STATED EXERCISE: Set down the material below in full, matching it exactly.
● ● ● ● ●
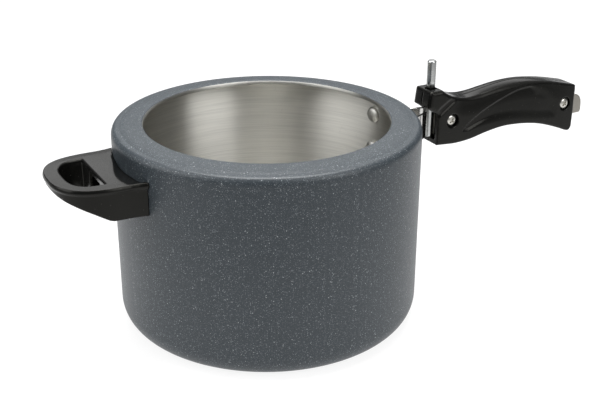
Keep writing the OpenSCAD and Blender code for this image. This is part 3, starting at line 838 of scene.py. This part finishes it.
def camera():
    cam = bpy.data.cameras.new("camera")
    cam.sensor_width = 36
    cam.lens = 1057.9 / 612 * 36
    cam.clip_start, cam.clip_end = 0.01, 50
    pitch, yaw, roll = math.radians(23.90), math.radians(2.24), math.radians(0.335)
    fwd = Vector((math.sin(yaw) * math.cos(pitch), math.cos(yaw) * math.cos(pitch), -math.sin(pitch)))
    right = Vector((math.cos(yaw), -math.sin(yaw), 0))
    up = right.cross(fwd)
    r2 = right * math.cos(roll) + up * math.sin(roll)
    u2 = -right * math.sin(roll) + up * math.cos(roll)
    r2, u2, fwd = turned(r2), turned(u2), turned(fwd)
    at = turned((0, -0.715, 0.3981))
    ob = bpy.data.objects.new("camera", cam)
    ob.matrix_world = Matrix(((r2.x, u2.x, -fwd.x, at.x), (r2.y, u2.y, -fwd.y, at.y), (r2.z, u2.z, -fwd.z, at.z), (0, 0, 0, 1)))
    scene.collection.objects.link(ob)
    scene.camera = ob


camera()


def softbox(name, at, to, size, power, tone=(1, 1, 1)):
    """at and to are in the camera's plan directions: X right, Y away, Z up."""
    li = bpy.data.lights.new(name, "AREA")
    li.shape = "RECTANGLE"
    li.size, li.size_y = size
    li.energy = power
    li.color = tone
    ob = bpy.data.objects.new(name, li)
    a, b = turned(at), turned(to)
    ob.location = a
    ob.rotation_euler = (b - a).to_track_quat("-Z", "Y").to_euler()
    scene.collection.objects.link(ob)


softbox("box_left", (-1.19, -0.39, 0.80), (0, 0, 0.1), (1.3, 1.1), 11.5)
softbox("box_right", (0.95, -0.82, 0.80), (0, 0, 0.1), (0.95, 1.1), 9.3)
softbox("box_top", (0.0, 0.25, 1.7), (0, 0, 0.1), (1.3, 1.0), 40)
softbox("box_back", (0.05, 1.55, 1.0), (0, 0, 0.1), (1.7, 0.7), 5.0)

world = bpy.data.worlds.new("studio_world")
scene.world = world
world.use_nodes = True
wt = world.node_tree
wt.nodes.clear()
wo = wt.nodes.new("ShaderNodeOutputWorld")
bg = wt.nodes.new("ShaderNodeBackground")
tc = wt.nodes.new("ShaderNodeTexCoord")
sx = wt.nodes.new("ShaderNodeSeparateXYZ")
wt.links.new(tc.outputs["Generated"], sx.inputs[0])
cr = wt.nodes.new("ShaderNodeValToRGB")
el = cr.color_ramp.elements
el[0].position, el[0].color = 0.30, (0.25, 0.255, 0.26, 1)
el[1].position, el[1].color = 0.72, (0.92, 0.92, 0.92, 1)
wt.links.new(sx.outputs[2], cr.inputs[0])
wt.links.new(cr.outputs[0], bg.inputs[0])
bg.inputs[1].default_value = 0.62
wt.links.new(bg.outputs[0], wo.inputs[0])

scene.view_settings.view_transform = "Standard"
scene.view_settings.look = "None"
scene.view_settings.exposure = 0.0
scene.view_settings.gamma = 1.0


bpy.context.view_layer.update()
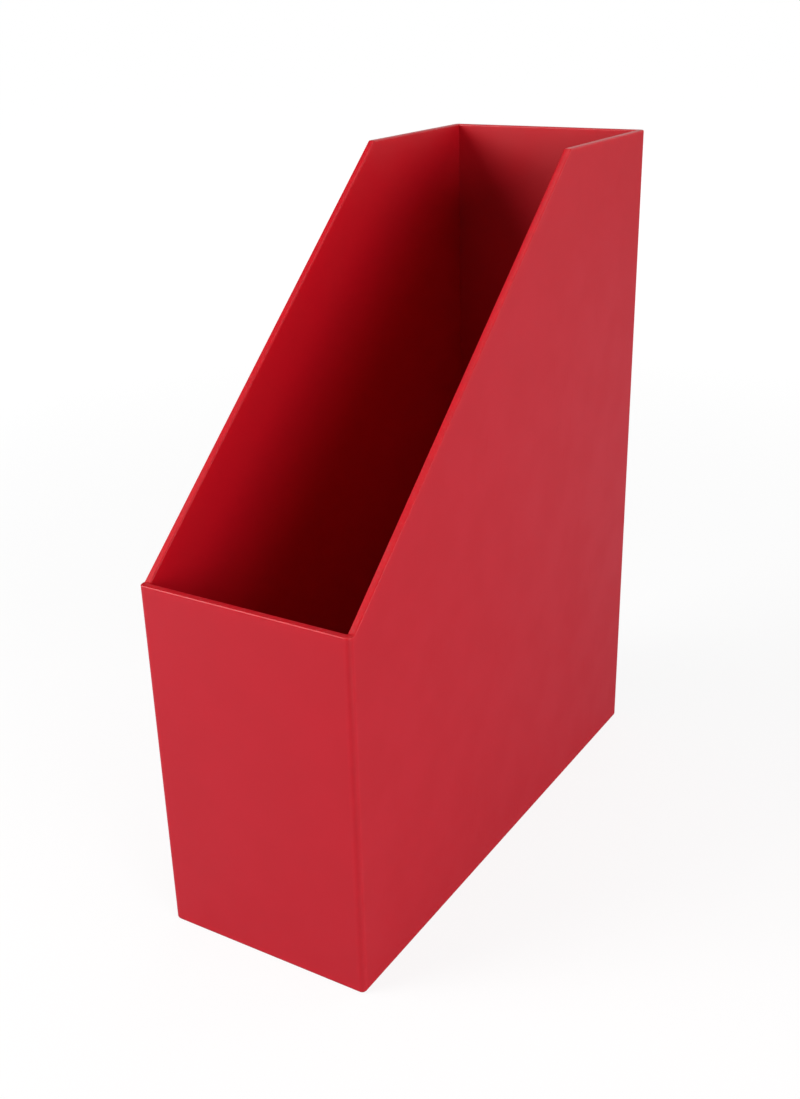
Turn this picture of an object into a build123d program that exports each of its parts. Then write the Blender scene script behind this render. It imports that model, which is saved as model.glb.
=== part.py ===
● ● ● ● ●
ANSWER FOR THE TASK:
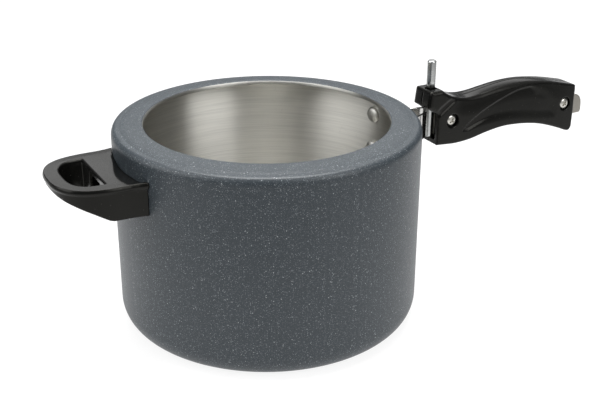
Keep writing the OpenSCAD and Blender code for this image. This is part 3, starting at line 838 of scene.py. This part finishes it.
def camera():
    cam = bpy.data.cameras.new("camera")
    cam.sensor_width = 36
    cam.lens = 1057.9 / 612 * 36
    cam.clip_start, cam.clip_end = 0.01, 50
    pitch, yaw, roll = math.radians(23.90), math.radians(2.24), math.radians(0.335)
    fwd = Vector((math.sin(yaw) * math.cos(pitch), math.cos(yaw) * math.cos(pitch), -math.sin(pitch)))
    right = Vector((math.cos(yaw), -math.sin(yaw), 0))
    up = right.cross(fwd)
    r2 = right * math.cos(roll) + up * math.sin(roll)
    u2 = -right * math.sin(roll) + up * math.cos(roll)
    r2, u2, fwd = turned(r2), turned(u2), turned(fwd)
    at = turned((0, -0.715, 0.3981))
    ob = bpy.data.objects.new("camera", cam)
    ob.matrix_world = Matrix(((r2.x, u2.x, -fwd.x, at.x), (r2.y, u2.y, -fwd.y, at.y), (r2.z, u2.z, -fwd.z, at.z), (0, 0, 0, 1)))
    scene.collection.objects.link(ob)
    scene.camera = ob


camera()


def softbox(name, at, to, size, power, tone=(1, 1, 1)):
    """at and to are in the camera's plan directions: X right, Y away, Z up."""
    li = bpy.data.lights.new(name, "AREA")
    li.shape = "RECTANGLE"
    li.size, li.size_y = size
    li.energy = power
    li.color = tone
    ob = bpy.data.objects.new(name, li)
    a, b = turned(at), turned(to)
    ob.location = a
    ob.rotation_euler = (b - a).to_track_quat("-Z", "Y").to_euler()
    scene.collection.objects.link(ob)


softbox("box_left", (-1.19, -0.39, 0.80), (0, 0, 0.1), (1.3, 1.1), 11.5)
softbox("box_right", (0.95, -0.82, 0.80), (0, 0, 0.1), (0.95, 1.1), 9.3)
softbox("box_top", (0.0, 0.25, 1.7), (0, 0, 0.1), (1.3, 1.0), 40)
softbox("box_back", (0.05, 1.55, 1.0), (0, 0, 0.1), (1.7, 0.7), 5.0)

world = bpy.data.worlds.new("studio_world")
scene.world = world
world.use_nodes = True
wt = world.node_tree
wt.nodes.clear()
wo = wt.nodes.new("ShaderNodeOutputWorld")
bg = wt.nodes.new("ShaderNodeBackground")
tc = wt.nodes.new("ShaderNodeTexCoord")
sx = wt.nodes.new("ShaderNodeSeparateXYZ")
wt.links.new(tc.outputs["Generated"], sx.inputs[0])
cr = wt.nodes.new("ShaderNodeValToRGB")
el = cr.color_ramp.elements
el[0].position, el[0].color = 0.30, (0.25, 0.255, 0.26, 1)
el[1].position, el[1].color = 0.72, (0.92, 0.92, 0.92, 1)
wt.links.new(sx.outputs[2], cr.inputs[0])
wt.links.new(cr.outputs[0], bg.inputs[0])
bg.inputs[1].default_value = 0.62
wt.links.new(bg.outputs[0], wo.inputs[0])

scene.view_settings.view_transform = "Standard"
scene.view_settings.look = "None"
scene.view_settings.exposure = 0.0
scene.view_settings.gamma = 1.0


bpy.context.view_layer.update()
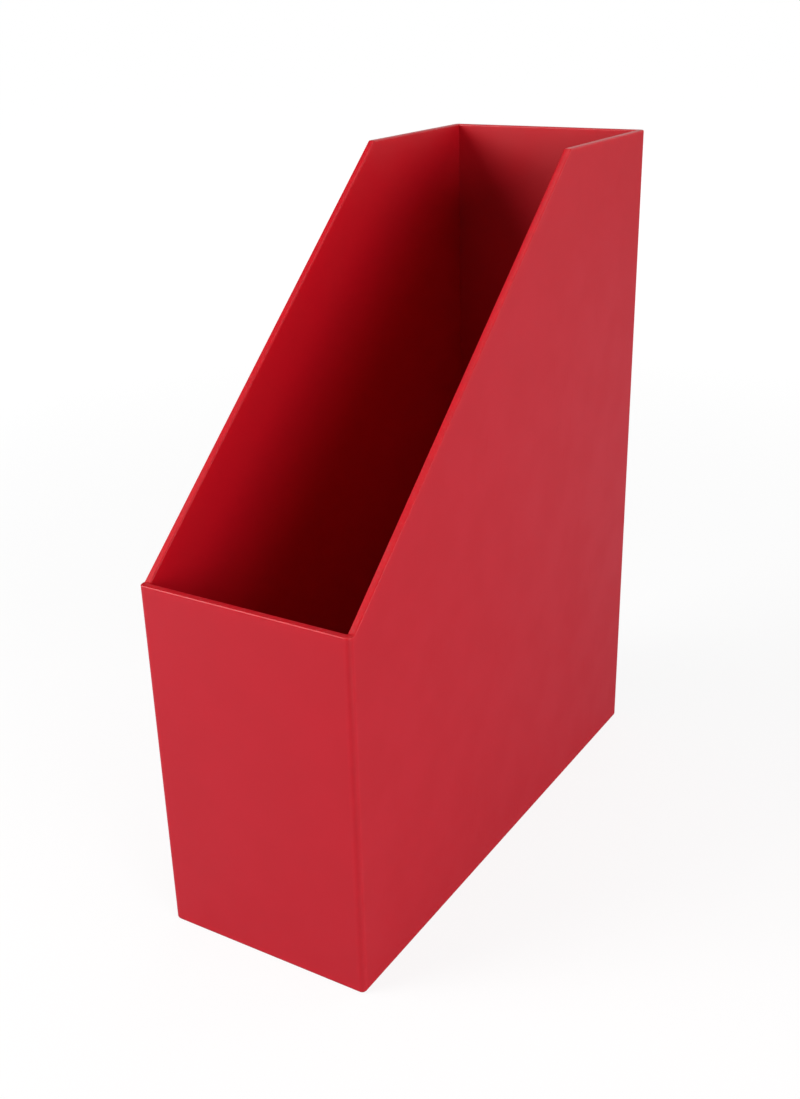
Turn this picture of an object into a build123d program that exports each of its parts. Then write the Blender scene script behind this render. It imports that model, which is saved as model.glb.
=== part.py ===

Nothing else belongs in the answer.